Au fil des pages, des chapitres très courts, sans majuscule ni ponctuation, qui donnent la parole à Marion, à Baptiste, à Tony son meilleur ami, à Dédé qui va prendre en charge les chèvres, à la mère de Marion, aux deux tenancières du café, à la femme du maire et institutrice retraitée qui suit toute cette agitation de sa fenêtre et à la sage-femme qui a accouché Marion. Elle sait ce qu’endure la quadragénaire déboussolée. Et va l »accompagner.

Un roman sensible, tout en nuances qui peut se lire de plusieurs manières. En suivant la chronologie du roman, page après page, en se concentrant sur les jours ( du mardi au vendredi) ou encore en suivant le déroulement de l’histoire via le ressenti des sept personnages narrateurs, en suivant le numéro du chapitre suivant indiqué entre parenthèses.
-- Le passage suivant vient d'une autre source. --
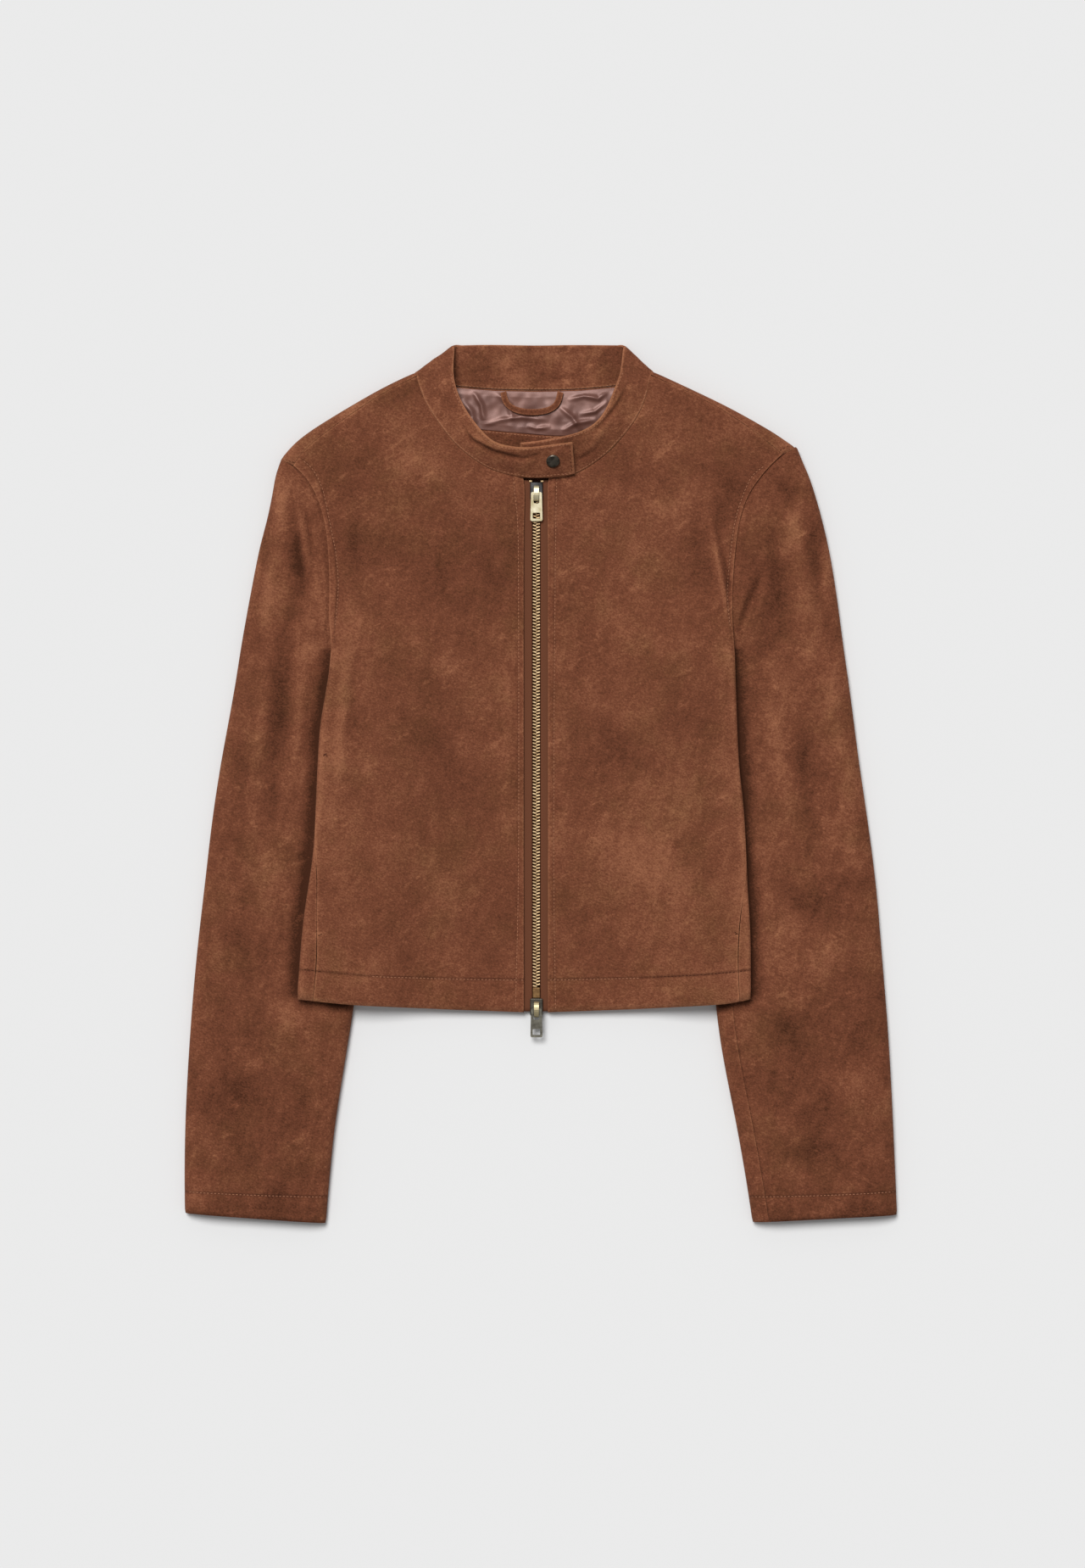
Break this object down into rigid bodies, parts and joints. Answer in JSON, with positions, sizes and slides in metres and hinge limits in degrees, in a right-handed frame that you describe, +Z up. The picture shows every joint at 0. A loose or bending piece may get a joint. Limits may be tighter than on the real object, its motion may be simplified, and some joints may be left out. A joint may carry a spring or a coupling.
{
  "type": "cropped zip jacket",
  "caption": "Cropped brown suede jacket with a two-way front zip, a band collar and a snap tab, laid flat on its back with its sleeves down.",
  "frame": {"origin": "on the surface the jacket lies on, under the middle of its back, at the centre of its outline", "axes": "+X to the right as seen from above, +Y from hem to collar, +Z up from the surface"},
  "size_m": [0.5738, 0.7058, 0.03],
  "materials": {
    "brown_suede": "napped suede, matt",
    "mauve_satin": "satin, soft sheen",
    "brown_zip_tape": "woven tape, matt",
    "zip_brass": "polished, slightly aged",
    "gunmetal": "dark, satin"
  },
  "bodies": {
    "jacket": {"back": "brown_suede", "front_left": "brown_suede", "front_right": "brown_suede", "sleeve_left_upper": "brown_suede", "sleeve_left_under": "brown_suede", "sleeve_right_upper": "brown_suede", "sleeve_right_under": "brown_suede", "collar_outer": "brown_suede", "collar_inner": "brown_suede", "lining_back": "mauve_satin", "facing_back": "brown_suede", "hanger_loop": "brown_suede", "zip_tape_left": "brown_zip_tape", "zip_tape_right": "brown_zip_tape", "zip_chain": "zip_brass", "zip_pin": "zip_brass", "top_stop_left": "zip_brass", "top_stop_right": "zip_brass", "slider_top": "gunmetal", "slider_bottom": "gunmetal", "snap_cap": "gunmetal"},
    "upper_tab": {"pull_top": "zip_brass"},
    "lower_tab": {"pull_bottom": "gunmetal"}
  },
  "joints": [
    {"name": "upper_tab_hinge", "type": "hinge", "parent": "jacket", "child": "upper_tab", "pos_m": [-0.00385, 0.2336, 0.01575], "axis": [-1, 0, 0], "range_deg": [0, 150]},
    {"name": "lower_tab_hinge", "type": "hinge", "parent": "jacket", "child": "lower_tab", "pos_m": [-0.00385, -0.1802, 0.00926], "axis": [-1, 0, 0], "range_deg": [0, 150]}
  ]
}
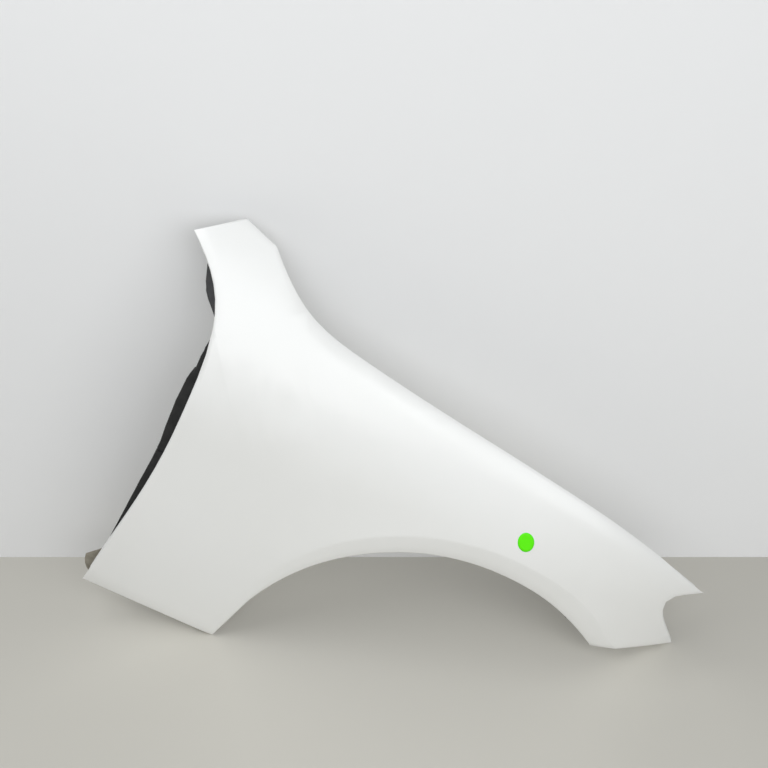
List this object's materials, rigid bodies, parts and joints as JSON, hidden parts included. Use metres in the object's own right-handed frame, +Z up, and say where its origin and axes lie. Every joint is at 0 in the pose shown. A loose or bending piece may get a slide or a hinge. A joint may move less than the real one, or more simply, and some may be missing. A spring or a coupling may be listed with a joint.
{
  "type": "car fender",
  "caption": "Front right car fender pressed from one steel sheet, with wheel arch, folded mounting flanges, raised rear horn, door-edge foam baffles and screw nuts.",
  "frame": {"origin": "middle of the third mounting pad of the rail under the hood line, on the pad's upper face, beside its slot", "axes": "+X towards the front of the car, +Y inboard, away from the painted side, +Z up as the fender is fitted"},
  "size_m": [1.102, 0.1866, 0.7333],
  "materials": {
    "white_paint": "gloss white body paint over primer on 0.8 mm pressed steel",
    "grey_foam": "matt dark grey open-cell foam",
    "black_foam": "matt black closed-cell sealing foam",
    "primed_steel": "dark olive-grey electro-coat primer on 1.5 mm steel",
    "black_nylon": "moulded black nylon",
    "green_vinyl": "plain bright green vinyl sticker on the skin, drawn by the scene only"
  },
  "bodies": {
    "root": {"fender_panel": "white_paint", "neck_foam": "grey_foam", "pillar_baffle_upper": "black_foam", "pillar_baffle_lower": "black_foam", "pillar_bracket": "primed_steel", "sill_bracket": "primed_steel", "headlamp_bracket": "primed_steel", "liner_nut_1": "black_nylon", "liner_nut_2": "black_nylon", "liner_nut_3": "black_nylon", "liner_nut_4": "black_nylon", "bumper_nut_1": "black_nylon", "bumper_nut_2": "black_nylon", "sill_clip": "black_nylon"}
  },
  "joints": []
}
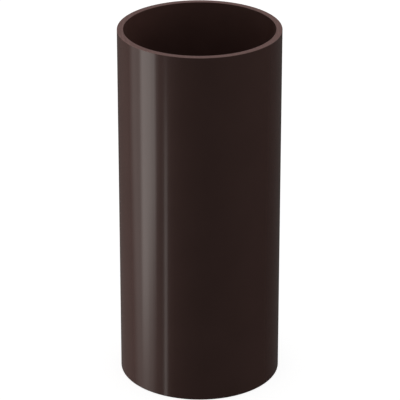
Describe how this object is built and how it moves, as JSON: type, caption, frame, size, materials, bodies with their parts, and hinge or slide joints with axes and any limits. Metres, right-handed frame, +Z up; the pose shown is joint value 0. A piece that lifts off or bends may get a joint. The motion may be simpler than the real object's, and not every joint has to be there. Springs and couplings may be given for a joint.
{
  "type": "downpipe",
  "caption": "Short straight length of round brown rainwater pipe in rigid plastic, with an even wall and plain ends sawn square.",
  "frame": {"origin": "on the pipe's axis, in the plane of the lower sawn end", "axes": "+Z up the pipe's axis, from the lower end to the upper end; the pipe is round, so X and Y are free"},
  "size_m": [0.11, 0.11, 0.25],
  "materials": {
    "brown_pvc": "semi-gloss extruded skin, paler matt sawn ends"
  },
  "bodies": {
    "root": {"pipe": "brown_pvc"}
  },
  "joints": []
}
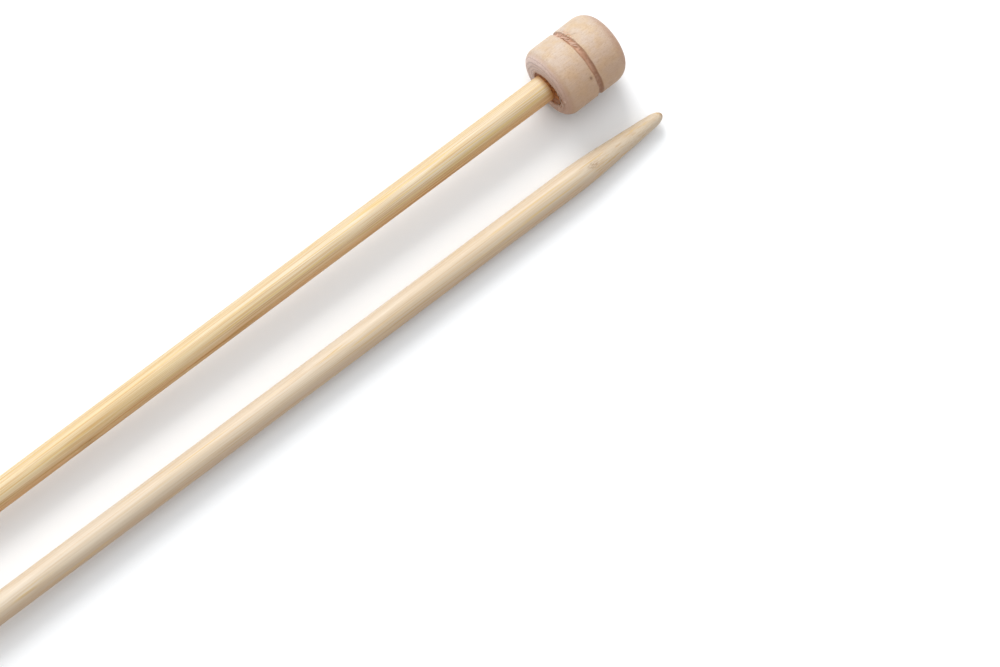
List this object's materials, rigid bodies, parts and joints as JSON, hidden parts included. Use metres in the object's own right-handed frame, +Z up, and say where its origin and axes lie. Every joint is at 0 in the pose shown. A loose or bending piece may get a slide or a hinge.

Une lecture balisée qui permet d’aborder cette acceptation de diverses manières. Sans jugement.

Extraits

Page 42 :

24. « Cette mère avait donc accouché seule à son domicile, et ayant accouché n’avait pas pris conscience de ce qui venait de se passer, elle est arrivée à l’hôpital absolument mutique, le père l’accompagnait, mais affolé, perdu, lui non plus n’ayant pas compris, ils avaient été conduits jusqu’aux urgences par une autre personne, et quand j’ai accouru vers leur groupe ce deuxième homme m’a attrapée par le poignet, il m’a dit j’ai le petit, je me souviens qu’il a employé ce terme, le petit, il a ouvert sa veste et j’ai vu la serviette, le bébé était emmailloté à l’intérieur, tout le temps du trajet il était resté bien au chaud contre le torse de l’homme, il faut que vous sachiez qu’un enfant né dans de telles conditions est condamné si sa mère ne parvient pas à sortir rapidement de son apathie, ne perdez pas de vue que pour elle l’enfant n’est pas un enfant […] »

Pages 52-53 : 

33. « J’aurais voulu sauter dans le vide mais chaque fois qu’il le prononçait le mot m’enfonçait plus profondément dans la terre bourbeuse, je voulais voler et je m’engluais, la vase cherchait à me recouvrir, à m’ensevelir, à se refermer sur moi, je luttais mais Baptiste parlait encore et plus il parlait plus je m’affaiblissais, il répétait ce mot qui me noyait, je perdais pied, j’étais une plaie béante qui n’en finissait plus de se déchirer, j’aurais voulu hurler, j’aurais dû hurler, mais ma bouche était remplie de boue, Baptiste me tenait toujours dans ses bras et j’aurais voulu ne plus l’entendre, ne plus rien entendre, il répétait ce mot dans mes oreilles, il répétait toujours ce même mot, et je suppliais mes oreilles de s’emplir elles aussi de boue plutôt que de l’écouter, parce que ce mot non, je ne pouvais pas »

Pages 142-143 : 

115. « Marion ne sortait de sa torpeur que pour s’inquiéter de ses bêtes., j’observais cette femme avec laquelle j’avais choisi de vivre, je ne comprenais pas, je me disais mais quelle mère peut réagir ainsi, délaisser aussi radicalement son enfant, qu’a-t-elle Marion de cassé, de brisé, de détruit, pourquoi refuse-t-elle d’accepter ce bébé qui nous tombe du ciel, pourquoi ne réagit-elle pas comme moi, pourquoi ne l’aime-t-elle pas passionnément, pourquoi n’a-t-elle pas envie de se battre pour rattraper le retard, à moi elle n’adressait plus la parole, seulement ce sourire permanent sur son visage, et jamais un geste pour le bébé, elle laissait tout se dérouler sans montrer aucun intérêt à rien, elle ne semblait absolument pas concernée par le quotidien de l’enfant, elle nous regardait avec ce même air absent, ce même sourire immuable, et quand je m’approchais du lit cela provoquait toujours chez elle cet instant de frayeur qui la poussait à s’éloigner au maximum, je m’allongeais et lui tournais immédiatement le dos, et son corps que je savais pourtant couché à quelques centimètres du mien me paraissait à des kilomètres »

« Tombée des nues », Violaine Bérot, Buchet Chastel, 13 euros.